ハリネズミ
ポツポツと雨が振り出すなか、なぜか僕ら2人だけは仲見世通りの外れで、不穏な空気をまとっていた。
それはほんの些細なきっかけ。
普段のお互いなら気にもしないような、ちょっとした言葉の衝突。
しかし、この時の僕らはお互いにお互いを傷つけあってしまっていた。
おそらにかえってしまったおこちゃんのために、浅草寺の水子供養のお参りに来たのに、こんなピリピリとした状況ではダメだ。
僕はそう感じて、以前に調べた浅草観光案内所の休憩場所へと移動することを提案した。
今浅草はコロナの影響で、観光客が激減している。
ガラガラの仲見世通りを足早に歩きながら、僕らは心を落ち着かせられる場所を目指した。
・・・・・
この観光案内所の屋上からは浅草の観光名所が、ぐるりと一望できる。
しかしこの日はあいにくの天気で、人気観光スポットのスカイツリーも、半分から上が雲に覆われてしまっている。
まるで、僕らの心を写しているようだ。
2人でしばらく無言の時間が続くなか、妻が『一緒に写真を撮ろう』と提案してくれた。
僕はモヤモヤとした気持ちを感じつつも、妻が歩み寄ってきてくれたことに感謝をした。
お互い硬い表情ながらも、少しずつ心の氷が溶けて行くのを感じる。
観光客が増えてきた屋上を後にして、僕らは『浅草の祭り』についてのパネルが並ぶ展示屋へと移動した。
人気が無いその場所で、僕は改めて妻への感謝を伝え、笑顔を見せる。
妻は安心したようで、目からはポロポロと涙が溢れる。
僕はそっと妻を抱き寄せ、ごめんねと謝る。
涙を流すこと自体は少なくなったが、きっと僕らの心の中のコップは、悲しみで満たされたままだったんだ。
僕はとても傷ついていたし、疲れていた。
しかしそれは妻も同じ、いや、それ以上のはずだ。
そんな支えきれない自分を責めてしまいそうになるが、それでは意味がない。
僕らがやるべきは、『これからも僕ら2人が笑顔で過ごせるようにすること』だ。
そして延長線上に、きっと『おこちゃんとまた会える』という未来が待っているんだ。
・・・・・
『ハリネズミのジレンマ』、またの名を『ヤマアラシのジレンマ』と言う心理学がある。
針のある生き物同士が、暖まるために近づきたいが、近づきすぎると針で怪我をするし、かといって離れると寂しいという寓話が元になっているらしい。
僕らそんなハリネズミのようだ。
お互いがお互いを必要しているはずなのに、今の僕らはお互いに心の針があり、近づきすぎるとお互いにケガをさせている。
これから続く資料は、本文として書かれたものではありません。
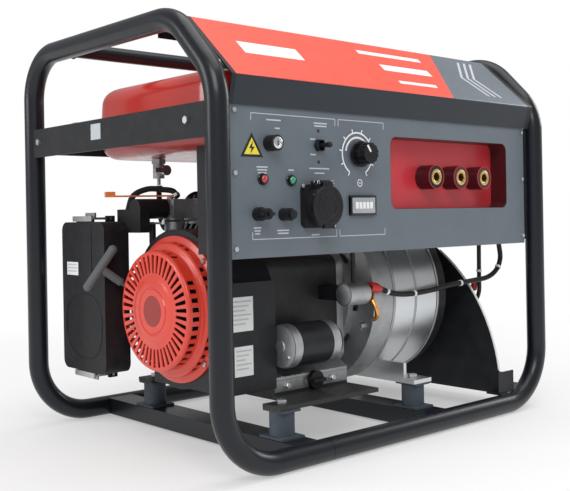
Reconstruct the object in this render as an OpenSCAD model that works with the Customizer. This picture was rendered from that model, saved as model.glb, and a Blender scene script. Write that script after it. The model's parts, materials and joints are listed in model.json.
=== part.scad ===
// Engine driven welder: open tube frame, petrol engine with recoil starter, welding alternator,
// control panel with three welding sockets, fuel tank and starting battery.
// Frame of the part: +X along the panel from the recoil starter to the alternator,
// the panel faces -Y, +Z up, origin on the floor under the middle of the tube frame.

/* [Tube frame] */
// Overall length of the tube frame along X
frame_l = 690; // [660:1:840]
// Overall width of the tube frame along Y
frame_w = 495; // [480:1:600]
// Overall height of the tube frame
frame_h = 588; // [575:1:720]
// Outside diameter of the frame tube
tube_d = 30; // [26:1:34]
// Wall of the frame tube
tube_wall = 2; // [1.5:0.1:4]
// Centreline radius of the bottom bends
corner_r = 85; // [50:1:95]
// Centreline radius of the two bends at the sloped front shoulder
shoulder_r = 80; // [50:1:90]
// Centreline radius of the rear upper bend
rear_r = 68; // [50:1:90]
// Height lost along the sloped front shoulder
shoulder_drop = 85; // [70:1:95]
// Depth of the sloped front shoulder
shoulder_in = 82.5; // [70:0.5:95]
// X position of the butt joint in both bottom rails
seam_x = -158; // [-170:1:0]
// Outside diameter of the top cross rail
rail_d = 22; // [18:1:26]
// Y position of the top cross rail
rail_y = 130; // [100:1:150]
// Width of the cross beams that carry the engine and the alternator
beam_w = 44; // [30:1:50]
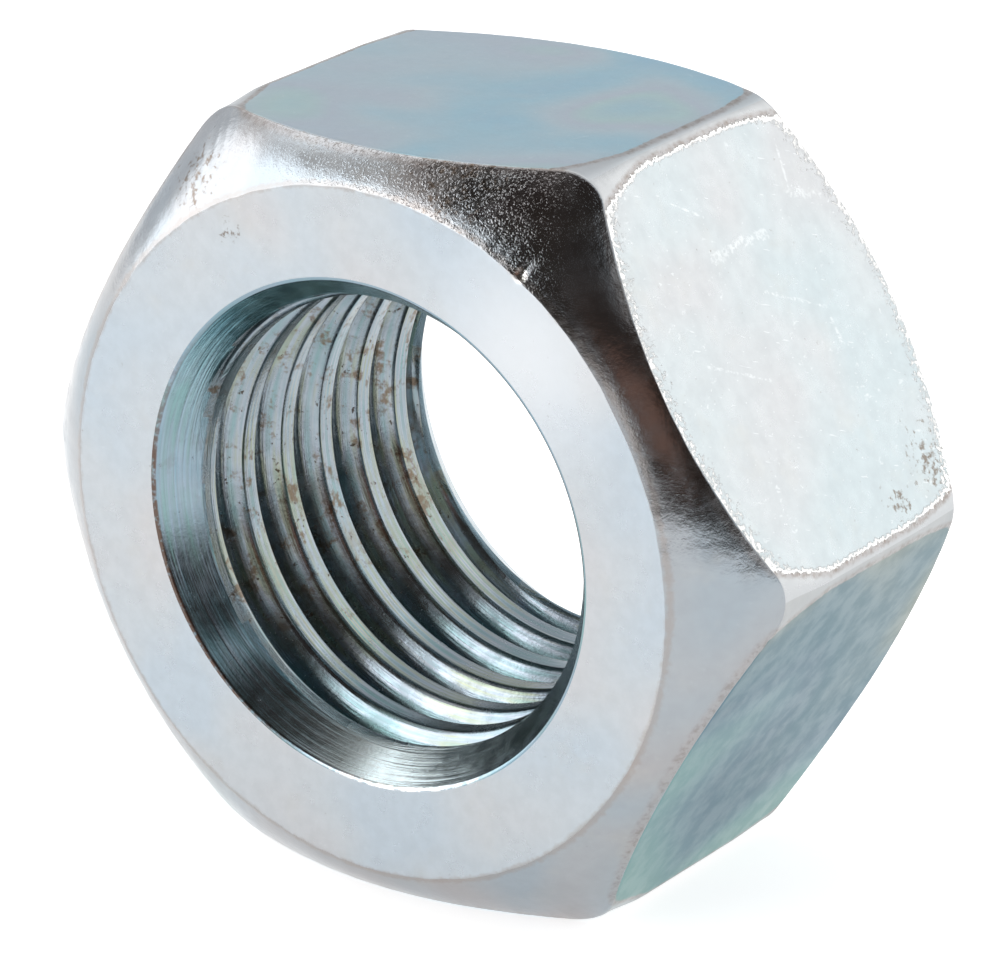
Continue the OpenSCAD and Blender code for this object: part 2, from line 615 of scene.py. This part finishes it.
paleFilm = [(0.35, (0.58, 0.66, 0.73)), (0.5, (0.62, 0.67, 0.71)), (0.65, (0.65, 0.66, 0.68))]
skyFilm = [(0.30, (0.36, 0.57, 0.70)), (0.40, (0.40, 0.60, 0.70)), (0.48, (0.49, 0.61, 0.68)),
           (0.54, (0.50, 0.58, 0.66)), (0.60, (0.47, 0.63, 0.65)), (0.70, (0.38, 0.58, 0.69))]
tealFilm = [(0.20, (0.25, 0.42, 0.41)), (0.32, (0.22, 0.38, 0.39)), (0.42, (0.18, 0.30, 0.35)),
            (0.50, (0.14, 0.24, 0.30)), (0.62, (0.125, 0.235, 0.285)), (0.72, (0.17, 0.27, 0.31)),
            (0.84, (0.31, 0.35, 0.31))]

outsideLooks = {
    "bearingFace": {
        "film": paleFilm,
        "filmScale": 0.16,
        "cloud": 0.12,
        "lightness": 0.77,
        "roughness": (0.27, 0.38),
        "peel": (1.1, 0.010),
        "grain": (9.0, 0.0020),
        "scratches": 0.25,
        "specks": 0.0,
        # painted sheen: the face is painted paler round this place: middle, reach, amount
        "paintedSheen": ((7.6, -8.8, 8.6), 6.0, 0.8),
        "stains": [((-5.96, -8.8, 11.03), 1.1)],
        "faceEdge": (7.35, -8.75, 11.7),        # where a painted glint whitens the knocked dent on the face edge
    },
    "chamfer": {
        "film": [(0.35, (0.42, 0.48, 0.53)), (0.5, (0.46, 0.49, 0.52)), (0.65, (0.48, 0.47, 0.48))],
        "filmScale": 0.2,
        "cloud": 0.12,
        "lightness": 0.78,
        "roughness": (0.12, 0.22),
        "peel": (4.0, 0.007),
        "grain": (14.0, 0.003),
        "sparkle": (0.001, 0.010, (2.5, -7.6, 14.4), 11.5),
        "scratches": 0.1,
        "specks": 0.0,
        "stains": [((4.0, -7.6, 14.4), 4.5), ((-8.0, -7.8, 12.6), 3.0)],
        "faceEdge": (7.35, -8.75, 11.7),        # where a painted glint whitens the knocked dent on the face edge
        "flatBorder": 0.5,
    },
    "upperRightFlat": {
        "film": [(0.35, (0.57, 0.645, 0.675)), (0.5, (0.60, 0.655, 0.68)), (0.65, (0.61, 0.63, 0.65))],
        "filmScale": 0.16,
        "cloud": 0.12,
        "lightness": 0.90,
        "roughness": (0.26, 0.38),
        "peel": (1.2, 0.018),
        "grain": (6.0, 0.007),
        "scratches": 1.0,
        # long scratches and scuffed spots: places up and back from the flat's middle, half width
        "longMarks": [((2, 0.5), (0.5, 3.5), 0.08), ((0, 3.5), (-1, 3.5), 0.12),
                      ((0.5, -4.5), (-1, -1.5), 0.08), ((7, 5), (5, 4.5), 0.07),
                      ((6.5, -2.5), (5.5, -1), 0.07), ((4, -1.5), (4, 2), 0.24),
                      ((5, 4.5), (4.5, 6), 0.28)],
        "specks": 0.02,
        "stains": [((16.1, 5.4, 2.0), 2.4), ((16.6, 2.5, 1.2), 1.4)],
        "corner": 0.85,
        "flatBorder": 0.8,
        "paintedRimHighlight": 0.95,
    },
    "topFlat": {
        "film": skyFilm,
        "filmScale": 0.12,
        "cloud": 0.06,
        "lightness": 0.98,
        "roughness": (0.30, 0.42),
        "peel": (0.8, 0.010),
        "grain": (8.0, 0.0020),
        "scratches": 0.22,
        "specks": -0.03,
        "stains": [],
        "corner": 0.85,
        "flatBorder": 0.8,
    },
    "lowerRightFlat": {
        "film": tealFilm,
        "filmScale": 0.10,
        "cloud": 0.03,
        "filmSlope": (0.0175, 0.012, 0.0303),    # the film's colours follow each other this way
        "lightness": 0.86,
        "roughness": (0.32, 0.44),
        "peel": (0.8, 0.010),
        "grain": (8.0, 0.0020),
        "scratches": 0.02,
        "specks": -0.03,
        "stains": [],
        "corner": 0.85,
        "flatBorder": 0.6,
    },
}
outsideLooks["bottomFlat"] = outsideLooks["topFlat"]
# painted shade: the upper left flat wears the top flat's finish painted darker, at about half its lightness
outsideLooks["upperLeftFlat"] = {**outsideLooks["topFlat"], "lightness": 0.45, "cloud": 0.03}
outsideLooks["lowerLeftFlat"] = {**outsideLooks["lowerRightFlat"],
                                 "filmSlope": (-0.0175, 0.012, 0.0303)}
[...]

でもそんな時は、その場を離れるんじゃなくて、『お互い』がその針を先を丸め、少しずつ歩み寄ることが大事なんだ。
再び笑顔で手を繋ぐことができるようになった僕らを、きっとおこちゃんはおそらから笑って見ているだろう。
そんな傷つけ合っていた2匹のハリネズミは、寄り添いながら次なる目的地のお寺へと歩いていくのであった。